WORK TO DO. Your task is to return, exactly, the run of lines starting at the line holding "rotate_extrude($fn = bore_fn) translate([radius, 0])" and ending at the line holding "o in bpy.data.objects", both ends included and no other lines.

SUPPLIED DATA.
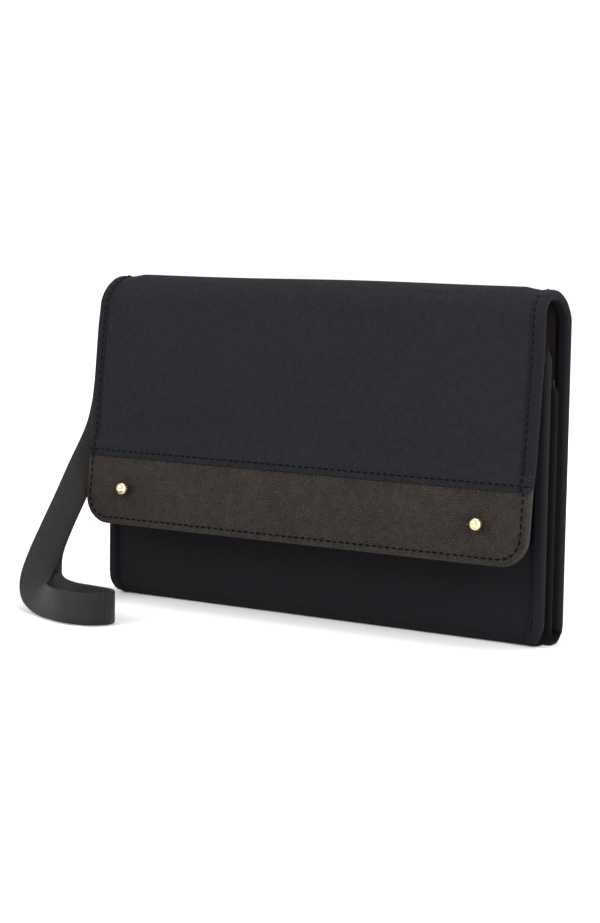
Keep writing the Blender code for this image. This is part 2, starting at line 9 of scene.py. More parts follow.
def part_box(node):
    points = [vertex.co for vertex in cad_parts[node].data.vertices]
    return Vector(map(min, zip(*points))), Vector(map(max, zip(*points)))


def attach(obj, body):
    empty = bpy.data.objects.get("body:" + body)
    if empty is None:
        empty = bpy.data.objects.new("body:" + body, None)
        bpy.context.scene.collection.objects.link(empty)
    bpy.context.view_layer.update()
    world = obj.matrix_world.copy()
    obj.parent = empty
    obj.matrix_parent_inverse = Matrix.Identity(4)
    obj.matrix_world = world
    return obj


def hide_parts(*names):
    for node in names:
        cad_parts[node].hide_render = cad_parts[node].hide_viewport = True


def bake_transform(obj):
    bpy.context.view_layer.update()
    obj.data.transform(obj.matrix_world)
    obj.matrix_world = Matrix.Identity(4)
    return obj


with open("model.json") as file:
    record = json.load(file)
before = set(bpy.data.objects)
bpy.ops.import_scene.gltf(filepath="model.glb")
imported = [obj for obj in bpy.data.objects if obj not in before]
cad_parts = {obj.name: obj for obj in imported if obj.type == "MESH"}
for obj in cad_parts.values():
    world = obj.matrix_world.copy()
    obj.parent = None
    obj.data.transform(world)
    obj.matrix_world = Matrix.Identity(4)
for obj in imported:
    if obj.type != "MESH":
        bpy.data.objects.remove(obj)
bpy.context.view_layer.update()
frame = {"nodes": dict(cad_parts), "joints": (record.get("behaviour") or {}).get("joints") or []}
--
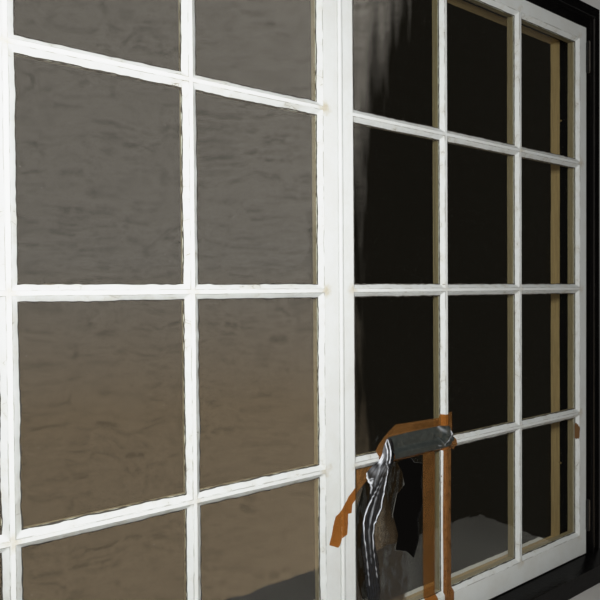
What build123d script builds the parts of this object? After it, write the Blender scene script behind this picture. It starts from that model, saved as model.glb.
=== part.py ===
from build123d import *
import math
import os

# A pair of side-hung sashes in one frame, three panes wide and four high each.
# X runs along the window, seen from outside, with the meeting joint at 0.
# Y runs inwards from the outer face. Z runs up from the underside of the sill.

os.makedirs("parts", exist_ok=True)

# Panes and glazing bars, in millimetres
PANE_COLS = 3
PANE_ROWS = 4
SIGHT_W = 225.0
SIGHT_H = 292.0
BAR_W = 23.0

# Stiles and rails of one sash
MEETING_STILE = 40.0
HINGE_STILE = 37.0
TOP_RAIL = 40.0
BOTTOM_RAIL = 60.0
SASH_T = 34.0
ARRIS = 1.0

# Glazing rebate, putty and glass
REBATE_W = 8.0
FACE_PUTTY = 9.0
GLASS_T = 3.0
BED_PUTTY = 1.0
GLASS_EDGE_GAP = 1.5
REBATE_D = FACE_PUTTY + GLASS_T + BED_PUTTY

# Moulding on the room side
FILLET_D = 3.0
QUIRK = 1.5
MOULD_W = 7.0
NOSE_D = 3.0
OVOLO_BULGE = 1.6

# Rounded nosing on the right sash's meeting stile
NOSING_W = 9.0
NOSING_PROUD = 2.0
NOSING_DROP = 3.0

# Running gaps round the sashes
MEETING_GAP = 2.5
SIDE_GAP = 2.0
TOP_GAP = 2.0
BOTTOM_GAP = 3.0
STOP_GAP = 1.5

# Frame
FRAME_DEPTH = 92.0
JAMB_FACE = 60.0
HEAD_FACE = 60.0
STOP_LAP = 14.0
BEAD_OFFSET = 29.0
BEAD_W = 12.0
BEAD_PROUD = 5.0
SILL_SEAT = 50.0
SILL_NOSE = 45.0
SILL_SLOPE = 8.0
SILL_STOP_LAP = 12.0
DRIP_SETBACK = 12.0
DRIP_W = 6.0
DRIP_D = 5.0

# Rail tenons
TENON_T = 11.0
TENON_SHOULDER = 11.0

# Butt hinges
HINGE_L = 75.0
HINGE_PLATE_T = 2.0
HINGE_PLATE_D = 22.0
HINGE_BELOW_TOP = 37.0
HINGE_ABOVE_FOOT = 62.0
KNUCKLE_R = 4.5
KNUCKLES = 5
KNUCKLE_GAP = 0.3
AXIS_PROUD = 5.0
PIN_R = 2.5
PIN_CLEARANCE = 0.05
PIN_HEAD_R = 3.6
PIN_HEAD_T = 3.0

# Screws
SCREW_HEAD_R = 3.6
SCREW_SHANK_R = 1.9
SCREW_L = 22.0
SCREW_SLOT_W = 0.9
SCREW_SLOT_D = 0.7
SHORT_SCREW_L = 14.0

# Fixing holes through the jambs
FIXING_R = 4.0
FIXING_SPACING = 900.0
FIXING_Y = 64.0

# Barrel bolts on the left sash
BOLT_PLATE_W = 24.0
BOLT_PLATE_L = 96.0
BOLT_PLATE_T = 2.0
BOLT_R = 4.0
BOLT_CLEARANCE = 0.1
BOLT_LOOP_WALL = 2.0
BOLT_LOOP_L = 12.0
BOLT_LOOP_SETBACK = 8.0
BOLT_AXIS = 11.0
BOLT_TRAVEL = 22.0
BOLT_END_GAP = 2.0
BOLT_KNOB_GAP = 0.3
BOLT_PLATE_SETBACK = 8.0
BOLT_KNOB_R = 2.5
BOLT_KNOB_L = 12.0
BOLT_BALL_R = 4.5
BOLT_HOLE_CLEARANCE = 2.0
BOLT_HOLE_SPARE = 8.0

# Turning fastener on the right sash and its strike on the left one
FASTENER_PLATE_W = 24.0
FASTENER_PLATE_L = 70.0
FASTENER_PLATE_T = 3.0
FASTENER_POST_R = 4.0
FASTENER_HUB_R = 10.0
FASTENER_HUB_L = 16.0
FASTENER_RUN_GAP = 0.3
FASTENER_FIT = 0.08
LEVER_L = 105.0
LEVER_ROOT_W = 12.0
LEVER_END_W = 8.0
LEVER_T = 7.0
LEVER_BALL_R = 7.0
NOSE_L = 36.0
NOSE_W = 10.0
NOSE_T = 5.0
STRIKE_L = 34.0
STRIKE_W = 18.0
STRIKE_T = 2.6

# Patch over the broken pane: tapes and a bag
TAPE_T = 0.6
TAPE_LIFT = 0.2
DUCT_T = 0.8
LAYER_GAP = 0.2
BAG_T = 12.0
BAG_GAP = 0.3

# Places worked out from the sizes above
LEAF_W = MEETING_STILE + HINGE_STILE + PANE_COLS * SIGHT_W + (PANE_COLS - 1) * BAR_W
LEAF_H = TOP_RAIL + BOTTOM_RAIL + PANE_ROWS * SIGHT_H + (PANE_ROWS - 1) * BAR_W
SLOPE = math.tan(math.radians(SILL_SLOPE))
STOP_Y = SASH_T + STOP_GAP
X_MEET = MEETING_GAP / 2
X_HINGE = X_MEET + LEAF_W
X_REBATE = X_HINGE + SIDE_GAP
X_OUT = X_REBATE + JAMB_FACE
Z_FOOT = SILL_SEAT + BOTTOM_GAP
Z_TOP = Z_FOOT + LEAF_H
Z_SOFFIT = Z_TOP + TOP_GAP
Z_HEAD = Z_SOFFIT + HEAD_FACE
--
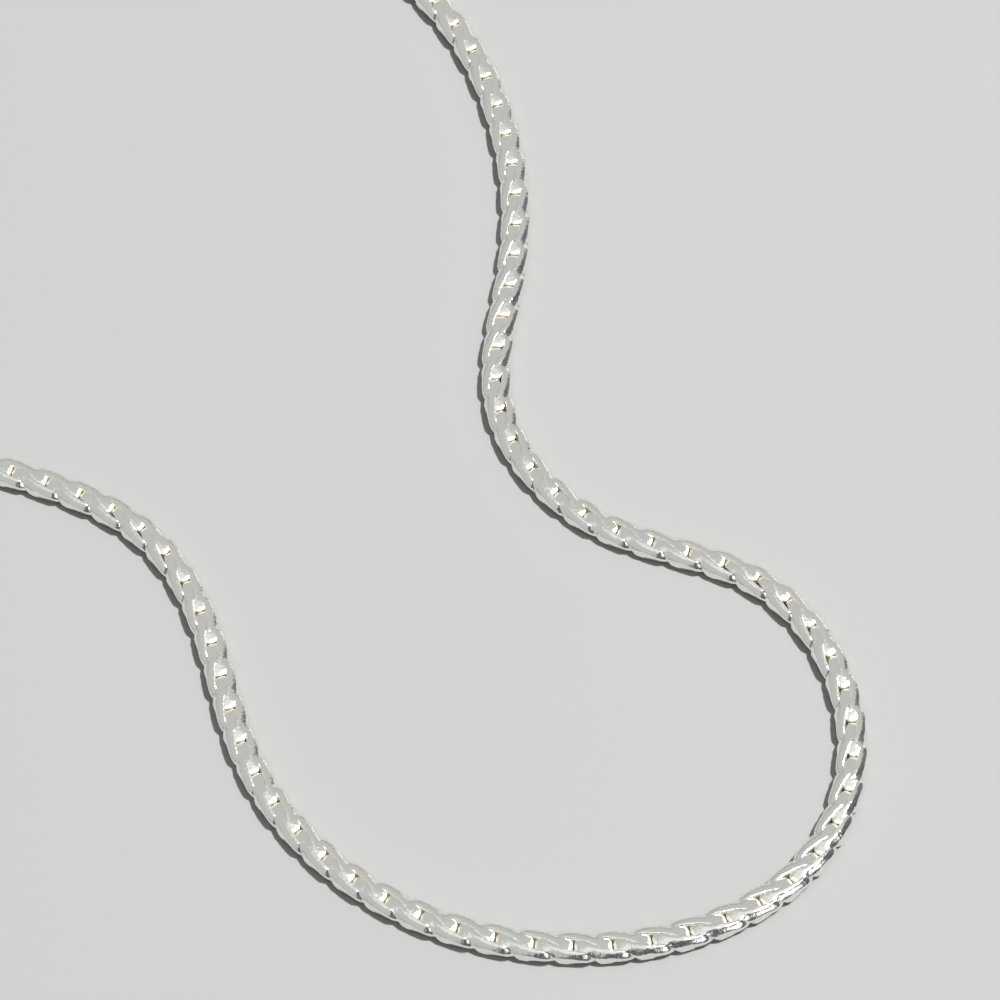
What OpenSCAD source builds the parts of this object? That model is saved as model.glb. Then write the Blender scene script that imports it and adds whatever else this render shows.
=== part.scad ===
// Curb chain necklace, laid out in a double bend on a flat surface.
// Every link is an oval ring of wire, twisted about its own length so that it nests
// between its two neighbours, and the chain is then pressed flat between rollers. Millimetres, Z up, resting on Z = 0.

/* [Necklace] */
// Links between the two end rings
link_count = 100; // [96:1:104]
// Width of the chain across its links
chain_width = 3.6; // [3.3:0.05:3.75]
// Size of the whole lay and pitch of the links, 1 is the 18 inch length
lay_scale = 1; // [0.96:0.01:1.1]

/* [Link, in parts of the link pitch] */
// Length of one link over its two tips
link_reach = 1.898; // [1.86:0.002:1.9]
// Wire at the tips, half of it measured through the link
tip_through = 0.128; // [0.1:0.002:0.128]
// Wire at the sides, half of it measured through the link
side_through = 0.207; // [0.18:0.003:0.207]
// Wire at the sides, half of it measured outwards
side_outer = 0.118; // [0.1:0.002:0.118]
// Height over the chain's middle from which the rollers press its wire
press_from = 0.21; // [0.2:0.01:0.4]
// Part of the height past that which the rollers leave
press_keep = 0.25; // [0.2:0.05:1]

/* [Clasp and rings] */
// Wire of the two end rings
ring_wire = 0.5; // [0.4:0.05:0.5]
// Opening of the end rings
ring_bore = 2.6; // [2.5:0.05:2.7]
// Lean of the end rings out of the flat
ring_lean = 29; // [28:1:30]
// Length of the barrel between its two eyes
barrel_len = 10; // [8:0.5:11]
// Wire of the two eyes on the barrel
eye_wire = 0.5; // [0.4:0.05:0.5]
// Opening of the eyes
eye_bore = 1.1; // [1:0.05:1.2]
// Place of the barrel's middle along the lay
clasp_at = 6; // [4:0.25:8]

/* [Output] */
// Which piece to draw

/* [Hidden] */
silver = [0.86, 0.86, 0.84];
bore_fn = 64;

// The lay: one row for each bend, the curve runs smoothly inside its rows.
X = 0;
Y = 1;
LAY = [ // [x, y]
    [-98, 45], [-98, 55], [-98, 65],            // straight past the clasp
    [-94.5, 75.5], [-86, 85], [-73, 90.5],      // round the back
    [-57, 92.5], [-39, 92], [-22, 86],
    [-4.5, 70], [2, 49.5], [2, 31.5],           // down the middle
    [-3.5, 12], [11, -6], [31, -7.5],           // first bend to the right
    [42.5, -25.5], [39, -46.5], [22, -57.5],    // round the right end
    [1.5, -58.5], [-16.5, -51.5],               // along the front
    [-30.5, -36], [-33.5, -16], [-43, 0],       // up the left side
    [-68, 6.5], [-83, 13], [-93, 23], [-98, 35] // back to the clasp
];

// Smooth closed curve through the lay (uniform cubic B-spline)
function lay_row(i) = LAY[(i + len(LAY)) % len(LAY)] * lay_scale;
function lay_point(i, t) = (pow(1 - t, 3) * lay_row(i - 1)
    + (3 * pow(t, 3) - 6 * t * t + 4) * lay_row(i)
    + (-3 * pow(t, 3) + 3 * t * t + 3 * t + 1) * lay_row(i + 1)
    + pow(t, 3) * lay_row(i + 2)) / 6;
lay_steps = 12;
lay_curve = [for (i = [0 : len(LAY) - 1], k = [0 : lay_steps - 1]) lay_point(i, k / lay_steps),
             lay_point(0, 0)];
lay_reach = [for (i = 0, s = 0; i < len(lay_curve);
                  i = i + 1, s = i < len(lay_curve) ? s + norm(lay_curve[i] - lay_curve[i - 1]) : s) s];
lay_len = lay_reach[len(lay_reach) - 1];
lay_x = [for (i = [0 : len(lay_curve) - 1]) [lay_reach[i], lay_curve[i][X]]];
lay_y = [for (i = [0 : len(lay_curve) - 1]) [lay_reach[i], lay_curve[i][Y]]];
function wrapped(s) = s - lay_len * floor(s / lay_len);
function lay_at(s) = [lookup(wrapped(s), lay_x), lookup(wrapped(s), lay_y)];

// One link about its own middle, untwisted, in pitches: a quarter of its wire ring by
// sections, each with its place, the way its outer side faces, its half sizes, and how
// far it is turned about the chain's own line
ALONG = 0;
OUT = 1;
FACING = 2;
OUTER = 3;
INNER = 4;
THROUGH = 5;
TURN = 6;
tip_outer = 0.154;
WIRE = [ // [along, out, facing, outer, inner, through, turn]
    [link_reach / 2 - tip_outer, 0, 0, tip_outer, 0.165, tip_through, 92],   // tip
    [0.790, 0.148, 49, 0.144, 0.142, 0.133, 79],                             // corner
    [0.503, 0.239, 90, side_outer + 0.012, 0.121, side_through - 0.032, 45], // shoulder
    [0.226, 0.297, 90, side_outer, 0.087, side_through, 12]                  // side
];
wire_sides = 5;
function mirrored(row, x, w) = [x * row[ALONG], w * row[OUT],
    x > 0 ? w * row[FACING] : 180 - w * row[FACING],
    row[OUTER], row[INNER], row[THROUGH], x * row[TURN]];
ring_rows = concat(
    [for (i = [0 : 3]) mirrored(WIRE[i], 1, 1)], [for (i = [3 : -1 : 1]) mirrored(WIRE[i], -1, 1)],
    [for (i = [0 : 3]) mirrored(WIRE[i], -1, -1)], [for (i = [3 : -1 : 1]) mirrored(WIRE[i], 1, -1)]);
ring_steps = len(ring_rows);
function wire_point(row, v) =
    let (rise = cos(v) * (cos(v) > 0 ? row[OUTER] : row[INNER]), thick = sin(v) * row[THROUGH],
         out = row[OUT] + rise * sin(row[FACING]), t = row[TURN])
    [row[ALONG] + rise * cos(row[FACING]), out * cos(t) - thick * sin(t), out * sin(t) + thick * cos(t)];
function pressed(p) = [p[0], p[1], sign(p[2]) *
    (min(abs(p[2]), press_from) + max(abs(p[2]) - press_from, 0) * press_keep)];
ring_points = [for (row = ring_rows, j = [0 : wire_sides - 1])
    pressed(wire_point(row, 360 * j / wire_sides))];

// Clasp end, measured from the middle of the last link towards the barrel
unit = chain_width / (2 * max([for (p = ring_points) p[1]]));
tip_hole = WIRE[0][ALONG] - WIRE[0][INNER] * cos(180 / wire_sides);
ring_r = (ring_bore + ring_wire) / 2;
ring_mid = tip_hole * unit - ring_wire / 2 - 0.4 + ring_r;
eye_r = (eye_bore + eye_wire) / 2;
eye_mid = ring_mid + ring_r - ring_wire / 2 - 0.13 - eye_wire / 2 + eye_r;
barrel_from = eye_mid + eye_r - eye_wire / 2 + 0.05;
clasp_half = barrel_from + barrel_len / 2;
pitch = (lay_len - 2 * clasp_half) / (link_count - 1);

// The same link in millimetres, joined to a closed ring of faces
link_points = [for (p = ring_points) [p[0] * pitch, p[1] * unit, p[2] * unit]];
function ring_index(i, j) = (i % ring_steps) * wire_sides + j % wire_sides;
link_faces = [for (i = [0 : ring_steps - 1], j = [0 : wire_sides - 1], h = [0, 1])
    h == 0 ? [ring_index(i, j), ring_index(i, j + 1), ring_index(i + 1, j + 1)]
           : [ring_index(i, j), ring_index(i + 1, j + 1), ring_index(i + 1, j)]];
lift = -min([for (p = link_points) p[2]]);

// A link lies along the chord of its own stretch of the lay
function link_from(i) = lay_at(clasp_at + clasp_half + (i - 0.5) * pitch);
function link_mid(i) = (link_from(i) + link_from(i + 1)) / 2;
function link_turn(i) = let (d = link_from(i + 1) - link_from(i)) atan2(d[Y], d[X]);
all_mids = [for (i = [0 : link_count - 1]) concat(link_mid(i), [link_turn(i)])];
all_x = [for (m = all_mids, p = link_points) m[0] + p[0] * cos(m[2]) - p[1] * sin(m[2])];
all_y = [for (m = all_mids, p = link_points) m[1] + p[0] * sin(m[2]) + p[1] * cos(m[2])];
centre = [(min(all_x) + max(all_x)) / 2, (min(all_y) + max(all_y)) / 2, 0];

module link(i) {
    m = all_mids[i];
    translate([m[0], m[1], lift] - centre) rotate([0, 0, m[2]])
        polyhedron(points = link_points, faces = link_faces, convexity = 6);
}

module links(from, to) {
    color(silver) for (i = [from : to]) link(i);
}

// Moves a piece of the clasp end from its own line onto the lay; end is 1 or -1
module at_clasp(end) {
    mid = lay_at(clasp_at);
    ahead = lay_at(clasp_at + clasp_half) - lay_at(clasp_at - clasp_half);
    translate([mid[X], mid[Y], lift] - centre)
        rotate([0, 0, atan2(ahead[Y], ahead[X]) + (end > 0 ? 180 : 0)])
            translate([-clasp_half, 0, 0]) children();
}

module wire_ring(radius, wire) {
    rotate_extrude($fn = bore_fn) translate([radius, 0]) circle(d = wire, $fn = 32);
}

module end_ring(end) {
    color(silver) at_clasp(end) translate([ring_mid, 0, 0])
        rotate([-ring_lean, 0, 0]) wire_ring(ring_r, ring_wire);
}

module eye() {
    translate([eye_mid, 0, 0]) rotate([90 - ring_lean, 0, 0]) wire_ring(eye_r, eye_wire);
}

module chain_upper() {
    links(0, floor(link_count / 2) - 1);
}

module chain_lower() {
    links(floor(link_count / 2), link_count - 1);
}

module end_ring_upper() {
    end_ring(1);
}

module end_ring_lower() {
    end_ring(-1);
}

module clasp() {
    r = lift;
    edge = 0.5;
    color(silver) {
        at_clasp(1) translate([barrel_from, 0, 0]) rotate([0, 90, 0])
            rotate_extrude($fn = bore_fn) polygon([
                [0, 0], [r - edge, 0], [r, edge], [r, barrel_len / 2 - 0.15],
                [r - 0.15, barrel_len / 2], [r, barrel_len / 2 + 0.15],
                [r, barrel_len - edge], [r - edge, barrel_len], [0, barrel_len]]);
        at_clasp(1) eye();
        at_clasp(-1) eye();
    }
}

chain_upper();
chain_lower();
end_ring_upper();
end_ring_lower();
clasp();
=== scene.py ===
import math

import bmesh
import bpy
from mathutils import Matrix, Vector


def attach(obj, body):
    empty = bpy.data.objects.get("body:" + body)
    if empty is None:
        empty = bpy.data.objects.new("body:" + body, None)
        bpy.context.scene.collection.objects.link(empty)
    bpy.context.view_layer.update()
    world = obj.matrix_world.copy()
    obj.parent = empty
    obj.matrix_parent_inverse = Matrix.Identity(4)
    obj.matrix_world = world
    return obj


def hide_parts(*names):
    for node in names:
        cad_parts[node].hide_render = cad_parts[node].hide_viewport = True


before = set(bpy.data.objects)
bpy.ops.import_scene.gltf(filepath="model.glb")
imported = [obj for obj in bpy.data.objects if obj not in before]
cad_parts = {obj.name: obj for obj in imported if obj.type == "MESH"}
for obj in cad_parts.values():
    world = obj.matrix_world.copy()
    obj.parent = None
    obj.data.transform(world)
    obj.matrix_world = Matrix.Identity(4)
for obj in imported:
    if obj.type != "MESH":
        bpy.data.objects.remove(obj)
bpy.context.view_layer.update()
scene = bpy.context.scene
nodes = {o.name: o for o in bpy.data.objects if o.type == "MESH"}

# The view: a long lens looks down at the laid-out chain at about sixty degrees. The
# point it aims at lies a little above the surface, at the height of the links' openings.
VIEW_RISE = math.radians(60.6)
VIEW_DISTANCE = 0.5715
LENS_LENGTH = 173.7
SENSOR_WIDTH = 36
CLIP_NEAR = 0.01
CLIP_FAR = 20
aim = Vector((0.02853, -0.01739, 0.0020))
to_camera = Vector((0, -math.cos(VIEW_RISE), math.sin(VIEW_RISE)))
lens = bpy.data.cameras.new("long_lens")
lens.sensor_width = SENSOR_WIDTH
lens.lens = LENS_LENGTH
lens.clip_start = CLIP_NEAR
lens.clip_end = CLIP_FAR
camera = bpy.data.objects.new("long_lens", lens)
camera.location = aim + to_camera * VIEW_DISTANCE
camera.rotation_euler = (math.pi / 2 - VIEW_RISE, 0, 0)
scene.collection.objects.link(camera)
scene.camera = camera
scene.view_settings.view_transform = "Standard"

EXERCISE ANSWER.
    rotate_extrude($fn = bore_fn) translate([radius, 0]) circle(d = wire, $fn = 32);
}

module end_ring(end) {
    color(silver) at_clasp(end) translate([ring_mid, 0, 0])
        rotate([-ring_lean, 0, 0]) wire_ring(ring_r, ring_wire);
}

module eye() {
    translate([eye_mid, 0, 0]) rotate([90 - ring_lean, 0, 0]) wire_ring(eye_r, eye_wire);
}

module chain_upper() {
    links(0, floor(link_count / 2) - 1);
}

module chain_lower() {
    links(floor(link_count / 2), link_count - 1);
}

module end_ring_upper() {
    end_ring(1);
}

module end_ring_lower() {
    end_ring(-1);
}

module clasp() {
    r = lift;
    edge = 0.5;
    color(silver) {
        at_clasp(1) translate([barrel_from, 0, 0]) rotate([0, 90, 0])
            rotate_extrude($fn = bore_fn) polygon([
                [0, 0], [r - edge, 0], [r, edge], [r, barrel_len / 2 - 0.15],
                [r - 0.15, barrel_len / 2], [r, barrel_len / 2 + 0.15],
                [r, barrel_len - edge], [r - edge, barrel_len], [0, barrel_len]]);
        at_clasp(1) eye();
        at_clasp(-1) eye();
    }
}

chain_upper();
chain_lower();
end_ring_upper();
end_ring_lower();
clasp();
=== scene.py ===
import math

import bmesh
import bpy
from mathutils import Matrix, Vector


def attach(obj, body):
    empty = bpy.data.objects.get("body:" + body)
    if empty is None:
        empty = bpy.data.objects.new("body:" + body, None)
        bpy.context.scene.collection.objects.link(empty)
    bpy.context.view_layer.update()
    world = obj.matrix_world.copy()
    obj.parent = empty
    obj.matrix_parent_inverse = Matrix.Identity(4)
    obj.matrix_world = world
    return obj


def hide_parts(*names):
    for node in names:
        cad_parts[node].hide_render = cad_parts[node].hide_viewport = True


before = set(bpy.data.objects)
bpy.ops.import_scene.gltf(filepath="model.glb")
imported = [obj for obj in bpy.data.objects if obj not in before]
cad_parts = {obj.name: obj for obj in imported if obj.type == "MESH"}
for obj in cad_parts.values():
    world = obj.matrix_world.copy()
    obj.parent = None
    obj.data.transform(world)
    obj.matrix_world = Matrix.Identity(4)
for obj in imported:
    if obj.type != "MESH":
        bpy.data.objects.remove(obj)
bpy.context.view_layer.update()
scene = bpy.context.scene
nodes = {o.name: o for o in bpy.data.objects if o.type == "MESH"}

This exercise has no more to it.